Across America—from the subways of NYC to the quiet cul-de-sacs of the Midwest—there’s a certain kind of woman who never stopped hoping. Not for some fairytale ending, but for a second chance. Maybe even a third. And just like that… Season 3 is here, serving up hot city streets, emotional landmines, and the realization that life rarely goes as planned, but still, somehow, it’s beautiful.

And yeah—Carrie Bradshaw opens the season sidestepping rats on a New York sidewalk. Literal rats. Not a metaphor (well, maybe a little). That alone tells you everything: this show isn’t sugarcoating midlife. It’s embracing the chaos, the grime, the unexpected beauty. Welcome to America in 2025, where we’re all just trying to find meaning somewhere between heartbreak and health insurance.

Carrie’s Cauldron and the Rise of Romantasy

Carrie is no longer writing from her perfect brownstone, sipping cosmos in tulle. She’s putting out a romantasy novel—“Sex in the Cauldron”—because why not? She’s reinventing herself again. And if you’ve ever looked at your life at 45, 50, or beyond and thought, “What now?”—you’ll see yourself in Carrie’s blank postcard and hesitation.

Aidan’s gone again (for now), and that silence in her life is deafening. Not sad—just unfamiliar. She’s walking into fiction as a way of figuring out real life. And isn’t that what most of us do? Try on stories until one fits.

Miranda’s Glow-Up Isn’t Linear

Oh, Miranda. She’s the blueprint for what real midlife looks like. Still recovering from her breakup with Che, still trying to piece herself together with dignity and duct tape. A new job. A new crush. A lot of awkward silences in between.

In a country where more women are starting over at 50 than ever before, Miranda’s journey hits hard. It’s not glamorous—but it’s honest. You watch her fumble and you think: “Okay. Me too.”
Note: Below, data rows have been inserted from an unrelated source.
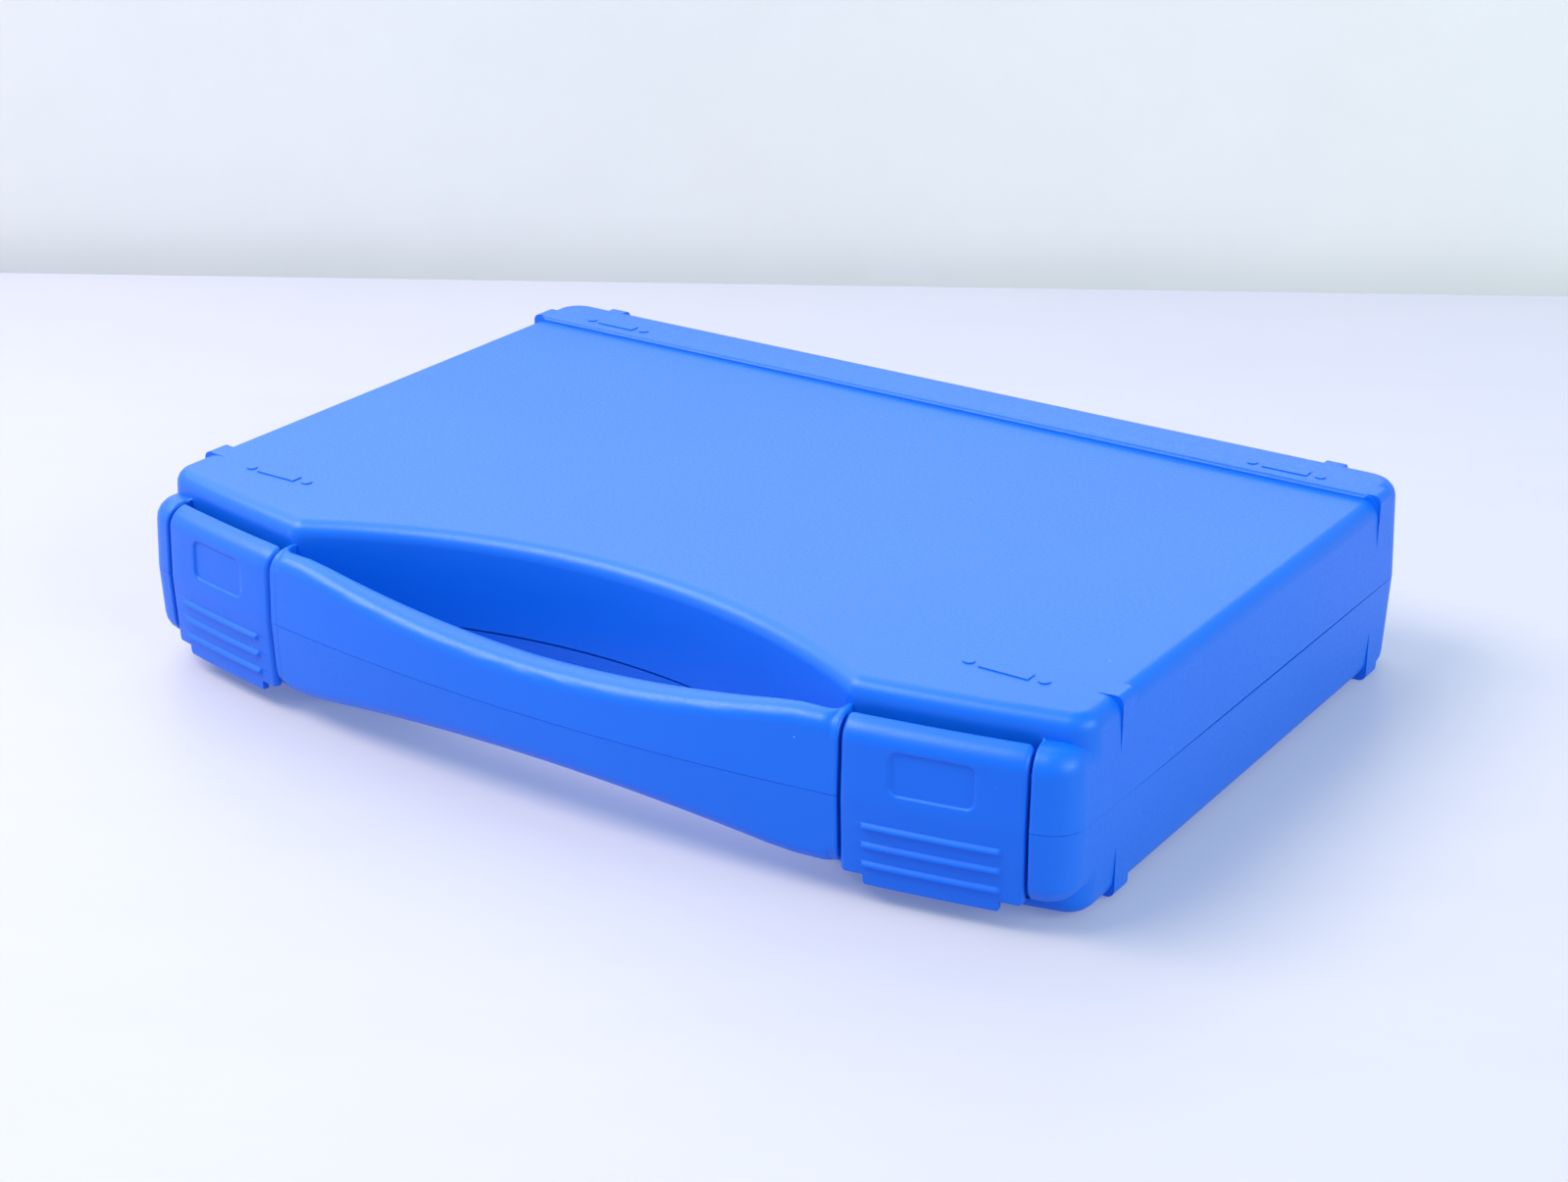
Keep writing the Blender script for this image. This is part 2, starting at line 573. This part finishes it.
def latch_outline(across, lines):
    """Closed section at one place across the latch: down the face, round the foot and up the back."""
    edge = max(0.0, abs(across) - (LATCH_W / 2 - SIDE_R))
    inset = SIDE_R - math.sqrt(max(0.0, SIDE_R ** 2 - edge ** 2))
    foot = latch_foot(across) + inset
    end = ROLL_Z + ROLL_R * ROLL_END - inset
    points = []

    def put(along, sunk):
        """Adds the point that lies some way along the face and is sunk into it."""
        behind, height, out, up = latch_face(along)
        points.append((behind - out * sunk, height + up * -sunk))

    for turn in ROLL_END_TURNS:
        put(end - ROLL_END_R + ROLL_END_R * math.sin(turn), inset + ROLL_END_R * (1 - math.cos(turn)))
    for line in reversed(lines):
        put(min(line, end - ROLL_END_R), inset - latch_relief(across, line))
    last = lines[0]
    for share in QUARTERS:
        put(last + (foot + FOOT_R - last) * share, inset)
    for turn in FOOT_TURNS:
        sunk = min(inset + FOOT_R * (1 - math.cos(turn)), LATCH_T - FOOT_LEAST_T)
        put(foot + FOOT_R * (1 - math.sin(turn)), sunk)
    points += [(LATCH_T - DRAFT * foot, foot), (LATCH_T + PAD_FOOT_T, foot + PAD_RISE),
               (LATCH_T + PAD_TOP_T, 0.0), (LATCH_T, 0.0), (DRAFT * ROLL_Z + ROLL_T, ROLL_Z)]
    inner = ROLL_R - ROLL_T
    for share in QUARTERS:
        turn = (end - ROLL_Z) / ROLL_R * share
        points.append((ROLL_IN - inner * math.cos(turn), ROLL_Z + inner * math.sin(turn)))
    return points


def join(bm, near, far):
    """A band of faces between two rings of equal length."""
    count = len(near)
    for i in range(count):
        j = (i + 1) % count
        bm.faces.new((near[i], near[j], far[j], far[i]))


def skin(bm, rings):
    """Joins rings of equal length and closes both ends."""
    made = [[bm.verts.new(point) for point in ring] for ring in rings]
    for near, far in zip(made, made[1:]):
        join(bm, near, far)
    bm.faces.new(list(reversed(made[0])))
    bm.faces.new(made[-1])


def add_plate(bm, side):
    """The bowed plate with its rolled top, ribs, label field and pull tab."""
    half = merged(
        spread(0, FIELD_W / 2 - FIELD_R, FIELD_STEP),
        spread(FIELD_W / 2 - FIELD_R, FIELD_W / 2 + FIELD_MARGIN, FIELD_SIDE_STEP),
        spread(FIELD_W / 2 + FIELD_MARGIN, RIB_W / 2 - RIB_R, PLAIN_STEP),
        rounded_to(RIB_W / 2, RIB_R, RIB_END_TURNS),
        rounded_to(TAB_W / 2, TAB_R, TAB_TURNS),
        [TAB_W / 2 + TAB_SIDE_W],
        rounded_to(LATCH_W / 2, SIDE_R, SIDE_TURNS),
    )
    columns = merged([-v for v in half], half)
    slopes = (RIB_R + RIB_CREST, RIB_CREST - RIB_R)
    lines = merged(
        [height - RIB_CREST + slope * share
         for height in RIB_HEIGHTS for slope in slopes for share in RIB_SHARES],
        spread(RIBS_TOP, 0, PLAIN_STEP),
        spread(0, FIELD_FOOT - FIELD_MARGIN, PLAIN_STEP),
        spread(FIELD_FOOT - FIELD_MARGIN, FIELD_FOOT + FIELD_R, FIELD_SIDE_STEP),
        spread(FIELD_FOOT + FIELD_R, FIELD_TOP - FIELD_R, FIELD_STEP),
        spread(FIELD_TOP - FIELD_R, FIELD_TOP + FIELD_MARGIN, FIELD_SIDE_STEP),
        spread(FIELD_TOP + FIELD_MARGIN, ROLL_Z + ROLL_R * ROLL_END - ROLL_END_R, ROLL_STEP),
    )
    skin(bm, [[latch_point(side, across, *p) for p in latch_outline(across, lines)] for across in columns])


def add_hook(bm, side):
    """The hook behind the plate that holds on to the lower shell's ledge."""
    columns = spread(-HOOK_W / 2, HOOK_W / 2, HOOK_STEP)
    skin(bm, [[latch_point(side, across, *p) for p in HOOK_RIM] for across in columns])


def eye_reach(inward, up):
    """Distance from the pin to the outline of the eye and its foot, in one direction."""
    reach = EYE_R
    for (start_in, start_up), (end_in, end_up) in zip(EYE_FOOT, EYE_FOOT[1:] + EYE_FOOT[:1]):
        way_in, way_up = start_in - PIVOT_IN, start_up - PIVOT_Z
        side_in, side_up = end_in - start_in, end_up - start_up
        cross = inward * side_up - up * side_in
        if abs(cross) > PARALLEL:
            far = (way_in * side_up - way_up * side_in) / cross
            share = (way_in * up - way_up * inward) / cross
            if far > reach and 0 <= share <= 1:
                reach = far
    return reach


def add_eye(bm, side, middle):
    """A round eye on the pin, with a foot that runs into the back of the rolled top."""
    angle = side * LATCH_TURN
    right = Vector((math.cos(angle), math.sin(angle), 0))
    inward = Vector((-math.sin(angle), math.cos(angle), 0))
    pivot = Vector((0, BOW_Y, JOINT_Z + PIVOT_Z)) - inward * (BOW_R - PIVOT_IN)
    turns = [2 * math.pi * k / EYE_STEPS for k in range(EYE_STEPS)]
    ways = [inward * math.cos(turn) + Vector((0, 0, math.sin(turn))) for turn in turns]

    def ring(x, radii):
        """Points all round the pin, at x along it from the middle of the eye."""
        centre = pivot + right * (middle + x)
        return [bm.verts.new((centre + way * radius) * MM) for way, radius in zip(ways, radii)]

    full = [eye_reach(math.cos(turn), math.sin(turn)) for turn in turns]
    shrunk = [reach - EYE_EDGE for reach in full]
    bore = [BORE_R] * EYE_STEPS
    end = EYE_W / 2
    rings = [ring(-end, shrunk), ring(EYE_EDGE - end, full), ring(end - EYE_EDGE, full),
             ring(end, shrunk), ring(end, bore), ring(-end, bore)]
    for near, far in zip(rings, rings[1:] + rings[:1]):
        join(bm, near, far)


def latch_cover(node, name, side, material):
    """One latch, of a plate, a hook and two eyes."""
    bm = bmesh.new()
    add_plate(bm, side)
    add_hook(bm, side)
    for middle in (-EYE_X - EYE_W / 2, EYE_X + EYE_W / 2):
        add_eye(bm, side, middle)
    bmesh.ops.recalc_face_normals(bm, faces=bm.faces)
    mesh = bpy.data.meshes.new(name)
    bm.to_mesh(mesh)
    bm.free()
    mesh.materials.append(material)
    mesh.shade_smooth()
    mesh.set_sharp_from_angle(angle=LATCH_SHARP)
    piece = bpy.data.objects.new(name, mesh)
    bpy.context.scene.collection.objects.link(piece)
    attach(piece, frame["nodes"][node]["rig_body"])
    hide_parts(node)
    return piece


add_camera()
add_stage()
add_light()
shell_blue = moulded_plastic("shell_blue", SHELL_COLOURS, grain=0.5)
latch_blue = moulded_plastic("latch_blue", LATCH_COLOURS, grain=0.4)
pin_steel = steel()
for node, name in (("base_shell", "base_moulding"), ("lid_shell", "lid_moulding")):
    dressed(node, name, shell_blue)
for side, sign in (("left", -1), ("right", 1)):
    latch_cover("latch_" + side, "latch_cover_" + side, sign, latch_blue)
    for pin in ("latch_pin_", "hinge_pin_"):
        frame["nodes"][pin + side].data.materials.clear()
        frame["nodes"][pin + side].data.materials.append(pin_steel)
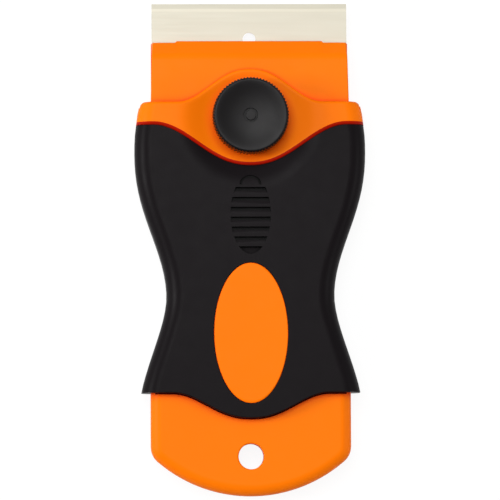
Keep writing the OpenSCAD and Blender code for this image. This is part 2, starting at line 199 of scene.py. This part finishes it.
def slice_at(axis, places):
    """Cuts the open mesh across at each place."""
    for place in places:
        bpy.ops.mesh.select_all(action="SELECT")
        normal = [float(i == axis) for i in range(3)]
        bpy.ops.mesh.bisect(plane_co=[place * MM * n for n in normal], plane_no=normal)


def combine(piece, *others, how="UNION"):
    """Joins other forms to a piece, cuts them out of it, or keeps what they have in common."""
    for other in others:
        only(piece)
        step = piece.modifiers.new("step", "BOOLEAN")
        step.operation, step.solver, step.object = how, "EXACT", other
        bpy.ops.object.modifier_apply(modifier=step.name)
        bpy.data.objects.remove(other)
        edit(piece)
        bpy.ops.mesh.select_all(action="SELECT")
        bpy.ops.mesh.remove_doubles(threshold=0.01 * MM)
        done()
    return piece


def handle_blank(name, inset, top):
    """The whole handle over the joint: a slab shaped to the outline, its long top edges rolled."""
    blank = block(name, (-1, stations[0], joint_z - 2), (1, stations[-1], top))
    edit(blank)
    slice_at(1, stations[1:-1])
    for y in stations:
        pick("VERT", lambda p: abs(p.y - y) < 0.01)
        stretch(half_w(y) - inset, 1, 1, (0, y, 0))
    pick_rim(lambda n: n.z > 0.9, lambda n: abs(n.x) > 0.5)
    round_off(roll - inset, 9)
    done()
    return blank


def band(name, rear, front, xs, low, high):
    """An upright prism between two curved edges across the handle."""
    prism = block(name, (xs[0], -1, low), (xs[-1], 1, high))
    edit(prism)
    slice_at(0, xs[1:-1])
    for x in xs:
        for side, edge in ((-1, rear), (1, front)):
            pick("VERT", lambda p: abs(p.x - x) < 0.01 and abs(p.y - side) < 0.001)
            shift(y=edge(x) - side)
    done()
    return prism


def draw_rings(y, radius, steps):
    """Draws the selected cap on and widens it, through [radius, rise] steps."""
    for next_radius, rise in steps:
        bpy.ops.mesh.extrude_region_move(TRANSFORM_OT_translate={"value": (0, 0, rise * MM)})
        stretch(next_radius / radius, next_radius / radius, 1, (0, y, 0))
        radius = next_radius


def turned(name, y, outline, points=96):
    """A turned form: a disc drawn up and widened ring by ring through [radius, height] pairs."""
    radius, low = outline[0]
    bpy.ops.object.select_all(action="DESELECT")
    bpy.ops.mesh.primitive_circle_add(vertices=points, radius=radius * MM, fill_type="NGON",
                                      location=(0, y * MM, low * MM))
    form = fresh(name)
    edit(form)
    bpy.ops.mesh.select_all(action="SELECT")
    draw_rings(y, radius, [(r, z - before) for (_, before), (r, z) in zip(outline, outline[1:])])
    outward()
    done()
    return form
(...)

Charlotte Is All of Us Watching the Next Generation Rise

Charlotte is chasing her teen daughter through first love, watching from the sidelines with both envy and terror. That bittersweet tension of seeing someone else get their first chance, while you’re still aching from your third. It’s motherhood, it’s womanhood—it’s America in a nutshell.

And it’s not just about letting go. It’s about remembering who you were before the carpool line, the PTA, the quiet disappointment. Charlotte’s moments might be softer, but they’re no less powerful.

Aidan’s Return—And the Weight of History

Aidan’s back. Not in the sweep-you-off-your-feet way. In the “God, this is complicated” way. That’s how love looks in midlife: full of history, hesitation, and little moments that say more than speeches.

Their relationship isn’t shiny. It’s lived-in. And just like that, Carrie has to decide whether love is about new beginnings—or learning to love the same person differently.

This Is the Show America Needs Right Now

After years of waiting—strike delays, network reshuffling, and real-life burnout—Season 3 lands like a deep breath. Not perfect. But honest. That’s the new fantasy: being seen. Not in filtered selfies or curated success, but in the grit, the humor, the trying.

It’s a season that understands where we are now as a country—exhausted, reinventing, hopeful. This isn’t about stilettos. It’s about survival. Reinvention. Finding love when you least expect it—especially when that love is for yourself.

Final Thought: There’s No Age Limit on Starting Over

“And Just Like That” isn’t just about women in New York. It’s about all of us. Anyone who’s ever lost something and had to build again. Anyone who’s ever faced the messy middle and thought, “Okay, now what?”

Season 3 is a love letter to midlife in America. And yeah, it starts with rats—but it ends with hope. That’s the kind of mess we can work with.

“And Just Like That” Season 3 premieres May 29 on Max. New episodes drop Thursdays through August 14.
This summer, grab your iced coffee, text your group chat, and get ready. It’s going to be gloriously human.